Mit: Benedikt Greiner, Milva Stark, Mona Kloos, Stéphane Maeder, Pascal Goffin, Andri Schenardi.
Dauer: 1 Stunde 30 Minuten, keine Pause

www.konzerttheaterbern.ch

 

Kritikenrundschau

"Der brilliante Text von Anne Lepper und die Inszenierung von Dominic Friedel geben dem Stück in den Vidmarhallen eine Fülle, die derjenigen der Fat-Suit tragenden Schauspieler in nichts nachsteht", schreibt Lorenz Häberli in Der Bund (16.12.2014). Die dringliche Frage des Stückes sei nicht, wie man schlank wird, sondern – im Sinne des Existenzialismus – wie man den Tag übersteht, ohne sich umzubringen. Der übermässige Einsatz von Verweisen berge die Gefahr, dass die Dialoge in Formelhaftigkeit erstarren. Bei "Seymour" sei das aber nicht der Fall, "und wenn, dann ist es Absicht: Die alteingesessenen Kinder klären den Neuankömmling im Chor über die Regeln des Hauses auf, ­leiern herunter, was ihnen eingetrichtert worden ist, ohne es wirklich zu verstehen, und betonen die Worte herrlich schräg."

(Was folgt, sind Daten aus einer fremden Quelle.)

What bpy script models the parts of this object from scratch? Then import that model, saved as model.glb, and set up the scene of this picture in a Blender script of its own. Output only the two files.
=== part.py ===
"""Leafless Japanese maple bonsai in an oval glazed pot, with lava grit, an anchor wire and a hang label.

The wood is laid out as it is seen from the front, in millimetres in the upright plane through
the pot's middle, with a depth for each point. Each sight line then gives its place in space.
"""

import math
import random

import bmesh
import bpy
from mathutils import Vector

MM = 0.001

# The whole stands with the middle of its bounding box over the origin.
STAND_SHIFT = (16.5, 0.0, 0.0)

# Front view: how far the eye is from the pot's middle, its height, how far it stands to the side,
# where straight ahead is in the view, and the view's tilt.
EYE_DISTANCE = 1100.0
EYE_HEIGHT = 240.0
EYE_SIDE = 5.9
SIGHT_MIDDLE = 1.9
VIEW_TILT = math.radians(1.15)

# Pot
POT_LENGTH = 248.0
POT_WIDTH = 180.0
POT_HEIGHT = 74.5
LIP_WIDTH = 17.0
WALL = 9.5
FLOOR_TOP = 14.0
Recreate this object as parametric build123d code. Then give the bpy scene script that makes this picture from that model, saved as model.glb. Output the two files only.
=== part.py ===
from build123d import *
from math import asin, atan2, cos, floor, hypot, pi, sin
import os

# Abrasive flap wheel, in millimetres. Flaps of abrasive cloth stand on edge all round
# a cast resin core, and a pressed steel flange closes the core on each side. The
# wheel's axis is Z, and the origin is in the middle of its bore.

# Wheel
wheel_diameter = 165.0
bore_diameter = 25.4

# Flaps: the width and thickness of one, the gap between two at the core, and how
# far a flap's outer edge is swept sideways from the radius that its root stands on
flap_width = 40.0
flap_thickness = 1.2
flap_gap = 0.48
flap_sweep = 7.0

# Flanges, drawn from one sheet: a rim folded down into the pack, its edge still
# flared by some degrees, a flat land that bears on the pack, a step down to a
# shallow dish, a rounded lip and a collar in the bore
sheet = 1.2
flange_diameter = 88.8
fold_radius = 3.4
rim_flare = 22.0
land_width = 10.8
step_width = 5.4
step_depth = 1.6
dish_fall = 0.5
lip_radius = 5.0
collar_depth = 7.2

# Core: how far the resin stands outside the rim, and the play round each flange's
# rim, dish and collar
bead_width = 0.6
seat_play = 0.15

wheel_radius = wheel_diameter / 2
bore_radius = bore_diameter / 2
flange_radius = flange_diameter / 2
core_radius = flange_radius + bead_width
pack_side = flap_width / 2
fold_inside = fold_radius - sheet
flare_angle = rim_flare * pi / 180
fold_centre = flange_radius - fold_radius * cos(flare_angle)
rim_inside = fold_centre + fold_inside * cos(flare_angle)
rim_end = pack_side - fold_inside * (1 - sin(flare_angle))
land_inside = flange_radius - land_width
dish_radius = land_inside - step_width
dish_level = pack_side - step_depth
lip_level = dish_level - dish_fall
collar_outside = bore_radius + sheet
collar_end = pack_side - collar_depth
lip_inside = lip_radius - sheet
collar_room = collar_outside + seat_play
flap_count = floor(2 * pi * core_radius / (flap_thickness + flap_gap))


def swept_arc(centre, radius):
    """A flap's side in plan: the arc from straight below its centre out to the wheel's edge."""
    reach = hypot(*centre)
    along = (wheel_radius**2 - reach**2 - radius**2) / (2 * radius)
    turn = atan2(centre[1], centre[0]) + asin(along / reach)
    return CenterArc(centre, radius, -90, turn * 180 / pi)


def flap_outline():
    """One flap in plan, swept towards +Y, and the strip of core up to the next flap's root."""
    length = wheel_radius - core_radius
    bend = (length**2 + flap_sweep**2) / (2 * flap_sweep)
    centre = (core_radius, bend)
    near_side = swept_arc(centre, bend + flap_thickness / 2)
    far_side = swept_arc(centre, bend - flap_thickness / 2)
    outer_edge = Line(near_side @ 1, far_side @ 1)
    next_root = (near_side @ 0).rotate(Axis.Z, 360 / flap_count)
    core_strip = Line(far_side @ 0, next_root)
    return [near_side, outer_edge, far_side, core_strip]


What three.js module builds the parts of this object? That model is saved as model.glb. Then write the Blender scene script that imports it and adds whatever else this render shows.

"Leppers Gesellschaftskritik kommt punkto Dialoge mal mehr, mal weniger subtil daher", findet Helen Lagger in der Berner Zeitung (16.12.2014). "Eine gelungene Umkehrung von Struwwelpeters Suppenkaspar bringt die Problematik auf den Punkt: Während man früher Angst hatte, das Kind esse nicht, fürchtet man heute, es werde später zu den dicken Verlierern gehören." Dominic Friedel setze bei seiner Inszenierung auf Minimalismus, "braucht weder Blut noch viel Geschrei, um das Grauen heraufzubeschwören."

"Leider beeinträchtigt Regisseur Dominic Friedel die Dichte des Textes durch szenische Längen und scheut nicht vor billigem Ulk der dick wattierten Kinder zurück", macht Beatrice Eichmann-Leutenegger es in der Neuen Zürcher Zeitung (19.12.2014) kurz.